- [What you have to do]:
Reproduce the section of the listing that begins at the line containing "obj.parent = None" and finishes at the line containing "scene.camera = camera". Include both end lines and nothing beyond them.

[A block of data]
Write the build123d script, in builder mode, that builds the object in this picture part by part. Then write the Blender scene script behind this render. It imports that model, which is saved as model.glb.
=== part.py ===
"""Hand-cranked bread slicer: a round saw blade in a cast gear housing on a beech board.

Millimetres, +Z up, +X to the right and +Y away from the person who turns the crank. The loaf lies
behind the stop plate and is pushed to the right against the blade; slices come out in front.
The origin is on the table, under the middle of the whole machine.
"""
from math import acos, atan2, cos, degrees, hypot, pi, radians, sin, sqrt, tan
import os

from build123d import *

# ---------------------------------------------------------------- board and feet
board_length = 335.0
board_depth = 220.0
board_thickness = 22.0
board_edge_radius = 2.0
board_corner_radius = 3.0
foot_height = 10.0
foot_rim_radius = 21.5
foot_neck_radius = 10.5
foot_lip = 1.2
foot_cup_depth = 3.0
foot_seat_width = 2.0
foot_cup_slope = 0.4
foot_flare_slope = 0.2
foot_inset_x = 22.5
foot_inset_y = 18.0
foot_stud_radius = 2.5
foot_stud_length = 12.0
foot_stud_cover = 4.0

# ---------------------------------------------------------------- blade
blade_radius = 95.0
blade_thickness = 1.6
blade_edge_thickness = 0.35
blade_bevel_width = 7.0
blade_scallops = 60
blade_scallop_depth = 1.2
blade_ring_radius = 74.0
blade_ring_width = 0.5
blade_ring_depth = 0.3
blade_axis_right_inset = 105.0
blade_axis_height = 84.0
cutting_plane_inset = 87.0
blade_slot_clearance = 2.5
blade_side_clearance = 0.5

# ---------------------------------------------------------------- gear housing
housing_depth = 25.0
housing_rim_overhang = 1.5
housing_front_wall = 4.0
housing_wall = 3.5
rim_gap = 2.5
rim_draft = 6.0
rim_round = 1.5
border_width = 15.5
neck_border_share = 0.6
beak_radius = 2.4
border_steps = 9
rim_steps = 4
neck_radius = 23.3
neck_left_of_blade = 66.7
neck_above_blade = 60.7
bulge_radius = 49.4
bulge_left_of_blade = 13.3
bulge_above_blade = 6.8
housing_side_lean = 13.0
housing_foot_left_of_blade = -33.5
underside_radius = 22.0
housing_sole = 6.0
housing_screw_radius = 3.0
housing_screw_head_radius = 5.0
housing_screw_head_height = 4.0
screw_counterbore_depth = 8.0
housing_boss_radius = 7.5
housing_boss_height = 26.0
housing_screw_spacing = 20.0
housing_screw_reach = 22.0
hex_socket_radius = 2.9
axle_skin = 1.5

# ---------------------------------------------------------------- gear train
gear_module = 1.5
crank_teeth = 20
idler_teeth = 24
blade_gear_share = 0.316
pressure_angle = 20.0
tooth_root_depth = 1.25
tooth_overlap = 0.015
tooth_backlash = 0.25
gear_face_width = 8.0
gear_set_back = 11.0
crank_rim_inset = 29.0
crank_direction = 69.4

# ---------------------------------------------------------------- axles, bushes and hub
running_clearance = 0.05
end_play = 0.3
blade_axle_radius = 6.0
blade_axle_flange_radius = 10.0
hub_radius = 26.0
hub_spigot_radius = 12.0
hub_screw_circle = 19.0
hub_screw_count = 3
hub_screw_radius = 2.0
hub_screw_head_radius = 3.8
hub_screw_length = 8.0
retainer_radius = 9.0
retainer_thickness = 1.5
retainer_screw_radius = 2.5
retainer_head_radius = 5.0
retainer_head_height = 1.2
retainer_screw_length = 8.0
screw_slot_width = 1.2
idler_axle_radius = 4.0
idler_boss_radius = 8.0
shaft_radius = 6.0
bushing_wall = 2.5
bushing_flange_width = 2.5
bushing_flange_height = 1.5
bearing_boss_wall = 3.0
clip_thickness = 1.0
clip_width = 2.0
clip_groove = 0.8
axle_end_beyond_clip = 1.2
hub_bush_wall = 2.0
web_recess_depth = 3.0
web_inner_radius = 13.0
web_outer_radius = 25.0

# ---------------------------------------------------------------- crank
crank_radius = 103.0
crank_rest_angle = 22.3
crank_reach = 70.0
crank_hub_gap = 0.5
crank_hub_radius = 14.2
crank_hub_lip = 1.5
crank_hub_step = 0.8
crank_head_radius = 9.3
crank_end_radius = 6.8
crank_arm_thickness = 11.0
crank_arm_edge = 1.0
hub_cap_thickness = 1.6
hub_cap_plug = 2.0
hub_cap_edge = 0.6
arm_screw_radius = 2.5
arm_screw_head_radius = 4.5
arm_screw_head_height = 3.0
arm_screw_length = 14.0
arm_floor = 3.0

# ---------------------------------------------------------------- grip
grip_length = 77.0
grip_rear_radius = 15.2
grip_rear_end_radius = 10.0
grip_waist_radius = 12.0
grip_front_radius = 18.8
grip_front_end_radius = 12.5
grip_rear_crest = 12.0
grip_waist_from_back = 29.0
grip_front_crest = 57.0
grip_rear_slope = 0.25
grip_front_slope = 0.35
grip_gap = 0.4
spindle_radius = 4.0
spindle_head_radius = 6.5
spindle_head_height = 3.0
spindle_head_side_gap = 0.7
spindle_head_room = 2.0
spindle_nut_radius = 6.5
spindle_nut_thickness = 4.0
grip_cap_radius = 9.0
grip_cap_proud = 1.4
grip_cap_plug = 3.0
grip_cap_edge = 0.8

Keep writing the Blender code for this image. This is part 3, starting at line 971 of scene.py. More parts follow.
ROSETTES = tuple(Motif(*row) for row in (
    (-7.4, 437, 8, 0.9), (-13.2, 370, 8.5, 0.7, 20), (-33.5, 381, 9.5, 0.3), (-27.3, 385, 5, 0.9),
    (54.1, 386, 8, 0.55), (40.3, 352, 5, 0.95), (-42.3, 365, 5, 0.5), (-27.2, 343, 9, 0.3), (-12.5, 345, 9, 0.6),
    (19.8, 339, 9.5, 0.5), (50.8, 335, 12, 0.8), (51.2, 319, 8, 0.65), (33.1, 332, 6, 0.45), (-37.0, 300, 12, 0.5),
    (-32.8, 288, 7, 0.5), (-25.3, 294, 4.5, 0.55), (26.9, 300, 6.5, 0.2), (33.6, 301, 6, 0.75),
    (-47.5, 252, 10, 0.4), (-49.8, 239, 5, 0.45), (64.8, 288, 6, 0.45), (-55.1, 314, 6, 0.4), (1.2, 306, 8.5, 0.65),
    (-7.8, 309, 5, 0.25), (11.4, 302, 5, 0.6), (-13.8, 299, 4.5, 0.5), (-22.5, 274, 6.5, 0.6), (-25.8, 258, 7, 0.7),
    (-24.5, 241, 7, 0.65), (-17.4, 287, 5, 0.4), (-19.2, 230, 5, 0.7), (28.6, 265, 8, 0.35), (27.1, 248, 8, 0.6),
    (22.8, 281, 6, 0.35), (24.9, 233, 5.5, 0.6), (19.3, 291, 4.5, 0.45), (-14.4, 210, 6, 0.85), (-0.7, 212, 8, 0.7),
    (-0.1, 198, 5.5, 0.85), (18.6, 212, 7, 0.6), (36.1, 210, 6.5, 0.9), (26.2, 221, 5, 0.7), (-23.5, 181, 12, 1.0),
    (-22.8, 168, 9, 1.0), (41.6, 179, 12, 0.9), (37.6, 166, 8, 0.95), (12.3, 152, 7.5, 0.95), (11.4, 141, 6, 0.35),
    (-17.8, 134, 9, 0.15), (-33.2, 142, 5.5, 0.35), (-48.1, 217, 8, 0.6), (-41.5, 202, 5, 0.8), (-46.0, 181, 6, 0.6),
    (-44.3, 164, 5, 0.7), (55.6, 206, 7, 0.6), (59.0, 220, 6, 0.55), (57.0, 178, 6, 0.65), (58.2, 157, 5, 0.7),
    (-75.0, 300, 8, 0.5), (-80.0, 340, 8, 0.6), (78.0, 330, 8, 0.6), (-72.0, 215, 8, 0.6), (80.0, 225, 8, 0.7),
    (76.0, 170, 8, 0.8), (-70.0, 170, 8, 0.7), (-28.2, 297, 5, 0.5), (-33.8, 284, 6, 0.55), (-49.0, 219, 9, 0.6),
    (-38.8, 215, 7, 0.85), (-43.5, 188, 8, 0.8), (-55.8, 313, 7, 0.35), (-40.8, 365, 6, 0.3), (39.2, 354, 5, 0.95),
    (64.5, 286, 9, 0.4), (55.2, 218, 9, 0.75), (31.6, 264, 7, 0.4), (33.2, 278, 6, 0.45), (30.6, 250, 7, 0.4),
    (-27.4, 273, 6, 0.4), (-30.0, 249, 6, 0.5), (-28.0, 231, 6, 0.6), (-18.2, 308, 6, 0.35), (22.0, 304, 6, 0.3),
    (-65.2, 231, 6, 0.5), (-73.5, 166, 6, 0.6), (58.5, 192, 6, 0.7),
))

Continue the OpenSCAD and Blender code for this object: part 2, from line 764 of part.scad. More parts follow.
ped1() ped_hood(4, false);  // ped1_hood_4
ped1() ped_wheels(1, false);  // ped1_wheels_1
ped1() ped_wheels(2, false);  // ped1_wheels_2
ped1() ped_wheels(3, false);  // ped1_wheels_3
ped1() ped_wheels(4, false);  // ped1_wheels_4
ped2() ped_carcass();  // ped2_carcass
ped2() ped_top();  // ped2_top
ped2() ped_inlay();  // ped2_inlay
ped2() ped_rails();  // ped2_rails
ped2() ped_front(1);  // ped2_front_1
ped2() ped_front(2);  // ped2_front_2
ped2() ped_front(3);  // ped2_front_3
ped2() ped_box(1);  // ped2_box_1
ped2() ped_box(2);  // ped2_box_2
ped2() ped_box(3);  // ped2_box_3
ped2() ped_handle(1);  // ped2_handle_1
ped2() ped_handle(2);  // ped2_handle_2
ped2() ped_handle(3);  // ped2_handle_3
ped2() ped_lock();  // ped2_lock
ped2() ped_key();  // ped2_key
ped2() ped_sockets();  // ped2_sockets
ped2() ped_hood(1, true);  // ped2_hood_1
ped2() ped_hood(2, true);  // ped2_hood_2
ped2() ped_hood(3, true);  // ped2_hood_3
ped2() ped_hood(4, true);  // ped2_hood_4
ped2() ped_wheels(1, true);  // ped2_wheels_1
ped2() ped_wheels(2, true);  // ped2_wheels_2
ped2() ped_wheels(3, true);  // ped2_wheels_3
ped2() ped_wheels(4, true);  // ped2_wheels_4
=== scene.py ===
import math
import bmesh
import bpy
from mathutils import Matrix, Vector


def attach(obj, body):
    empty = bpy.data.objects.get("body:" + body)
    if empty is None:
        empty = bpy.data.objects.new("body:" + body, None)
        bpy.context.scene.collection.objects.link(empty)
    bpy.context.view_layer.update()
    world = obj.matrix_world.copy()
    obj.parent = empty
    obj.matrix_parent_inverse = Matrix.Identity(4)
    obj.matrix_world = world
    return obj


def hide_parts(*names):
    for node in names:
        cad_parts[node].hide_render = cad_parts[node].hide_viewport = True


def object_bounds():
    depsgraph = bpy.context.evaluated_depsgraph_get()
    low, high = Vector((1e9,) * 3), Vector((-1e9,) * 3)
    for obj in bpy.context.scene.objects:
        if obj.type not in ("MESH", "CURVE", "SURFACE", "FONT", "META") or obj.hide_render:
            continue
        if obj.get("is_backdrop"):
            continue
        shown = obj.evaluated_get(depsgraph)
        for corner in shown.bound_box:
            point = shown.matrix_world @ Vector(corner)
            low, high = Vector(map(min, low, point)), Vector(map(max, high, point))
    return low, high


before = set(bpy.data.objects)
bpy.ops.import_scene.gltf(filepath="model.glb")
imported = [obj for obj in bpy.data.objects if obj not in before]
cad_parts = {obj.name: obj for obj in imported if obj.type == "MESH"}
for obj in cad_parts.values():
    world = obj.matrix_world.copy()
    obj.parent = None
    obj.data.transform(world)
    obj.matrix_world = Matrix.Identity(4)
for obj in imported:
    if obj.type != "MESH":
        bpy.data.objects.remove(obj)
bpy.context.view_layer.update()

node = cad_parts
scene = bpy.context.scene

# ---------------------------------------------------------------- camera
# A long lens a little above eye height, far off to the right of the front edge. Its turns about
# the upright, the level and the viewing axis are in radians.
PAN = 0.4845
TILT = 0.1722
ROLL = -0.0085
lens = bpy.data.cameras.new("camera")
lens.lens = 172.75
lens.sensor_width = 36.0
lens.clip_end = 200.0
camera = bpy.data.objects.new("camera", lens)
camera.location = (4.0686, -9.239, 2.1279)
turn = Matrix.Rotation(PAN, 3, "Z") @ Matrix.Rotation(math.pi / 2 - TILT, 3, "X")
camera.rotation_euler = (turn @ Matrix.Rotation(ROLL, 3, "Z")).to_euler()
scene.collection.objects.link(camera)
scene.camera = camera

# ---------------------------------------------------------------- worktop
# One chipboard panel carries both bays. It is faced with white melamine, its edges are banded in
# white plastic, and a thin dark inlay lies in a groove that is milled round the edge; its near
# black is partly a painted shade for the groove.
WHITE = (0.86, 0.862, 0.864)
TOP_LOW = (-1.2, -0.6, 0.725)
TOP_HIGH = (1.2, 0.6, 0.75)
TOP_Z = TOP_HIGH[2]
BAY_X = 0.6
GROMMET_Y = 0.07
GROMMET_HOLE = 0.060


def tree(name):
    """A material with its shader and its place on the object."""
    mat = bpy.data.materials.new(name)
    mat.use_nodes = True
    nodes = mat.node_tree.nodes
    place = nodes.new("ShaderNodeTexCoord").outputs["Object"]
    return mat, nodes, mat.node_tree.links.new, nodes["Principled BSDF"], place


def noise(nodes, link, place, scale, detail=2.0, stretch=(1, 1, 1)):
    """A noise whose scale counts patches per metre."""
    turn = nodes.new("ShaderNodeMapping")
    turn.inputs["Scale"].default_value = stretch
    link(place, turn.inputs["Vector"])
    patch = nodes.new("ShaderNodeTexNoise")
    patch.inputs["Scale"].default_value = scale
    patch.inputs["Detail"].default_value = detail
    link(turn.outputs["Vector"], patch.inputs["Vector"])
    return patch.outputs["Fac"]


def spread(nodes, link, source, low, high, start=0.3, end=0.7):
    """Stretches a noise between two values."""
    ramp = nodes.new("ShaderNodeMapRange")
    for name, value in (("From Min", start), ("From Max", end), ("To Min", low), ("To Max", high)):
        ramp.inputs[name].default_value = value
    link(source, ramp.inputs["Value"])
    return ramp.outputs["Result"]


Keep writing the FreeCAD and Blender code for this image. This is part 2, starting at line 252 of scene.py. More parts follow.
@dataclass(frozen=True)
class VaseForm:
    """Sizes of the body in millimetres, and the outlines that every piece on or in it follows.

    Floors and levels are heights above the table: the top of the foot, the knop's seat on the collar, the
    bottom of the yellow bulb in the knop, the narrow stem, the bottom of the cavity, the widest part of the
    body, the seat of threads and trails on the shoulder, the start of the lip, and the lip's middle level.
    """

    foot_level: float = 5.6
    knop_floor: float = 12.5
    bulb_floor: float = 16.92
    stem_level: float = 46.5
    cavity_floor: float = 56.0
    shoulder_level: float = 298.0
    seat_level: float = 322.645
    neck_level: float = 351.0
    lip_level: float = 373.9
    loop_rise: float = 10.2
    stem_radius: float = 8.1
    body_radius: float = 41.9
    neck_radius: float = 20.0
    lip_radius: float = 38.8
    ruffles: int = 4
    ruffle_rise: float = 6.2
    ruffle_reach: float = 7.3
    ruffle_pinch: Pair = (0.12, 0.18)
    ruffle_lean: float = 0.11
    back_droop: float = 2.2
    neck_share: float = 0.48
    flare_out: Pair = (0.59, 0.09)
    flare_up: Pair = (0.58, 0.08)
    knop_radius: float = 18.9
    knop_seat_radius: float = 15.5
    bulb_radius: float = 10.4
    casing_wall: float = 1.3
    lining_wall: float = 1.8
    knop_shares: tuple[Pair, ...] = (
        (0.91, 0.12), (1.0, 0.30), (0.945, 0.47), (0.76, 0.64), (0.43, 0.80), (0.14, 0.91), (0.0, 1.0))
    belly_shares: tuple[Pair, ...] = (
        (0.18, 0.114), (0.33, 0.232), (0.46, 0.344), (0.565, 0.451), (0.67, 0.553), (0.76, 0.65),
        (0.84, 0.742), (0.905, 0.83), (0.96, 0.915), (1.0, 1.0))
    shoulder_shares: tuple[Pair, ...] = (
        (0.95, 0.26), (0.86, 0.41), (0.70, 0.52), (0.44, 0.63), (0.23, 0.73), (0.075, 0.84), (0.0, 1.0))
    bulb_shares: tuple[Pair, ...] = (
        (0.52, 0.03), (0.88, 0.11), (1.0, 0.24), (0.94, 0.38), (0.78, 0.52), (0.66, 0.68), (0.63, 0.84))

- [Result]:
    obj.parent = None
    obj.data.transform(world)
    obj.matrix_world = Matrix.Identity(4)
for obj in imported:
    if obj.type != "MESH":
        bpy.data.objects.remove(obj)
bpy.context.view_layer.update()

node = cad_parts
scene = bpy.context.scene

# ---------------------------------------------------------------- camera
# A long lens a little above eye height, far off to the right of the front edge. Its turns about
# the upright, the level and the viewing axis are in radians.
PAN = 0.4845
TILT = 0.1722
ROLL = -0.0085
lens = bpy.data.cameras.new("camera")
lens.lens = 172.75
lens.sensor_width = 36.0
lens.clip_end = 200.0
camera = bpy.data.objects.new("camera", lens)
camera.location = (4.0686, -9.239, 2.1279)
turn = Matrix.Rotation(PAN, 3, "Z") @ Matrix.Rotation(math.pi / 2 - TILT, 3, "X")
camera.rotation_euler = (turn @ Matrix.Rotation(ROLL, 3, "Z")).to_euler()
scene.collection.objects.link(camera)
scene.camera = camera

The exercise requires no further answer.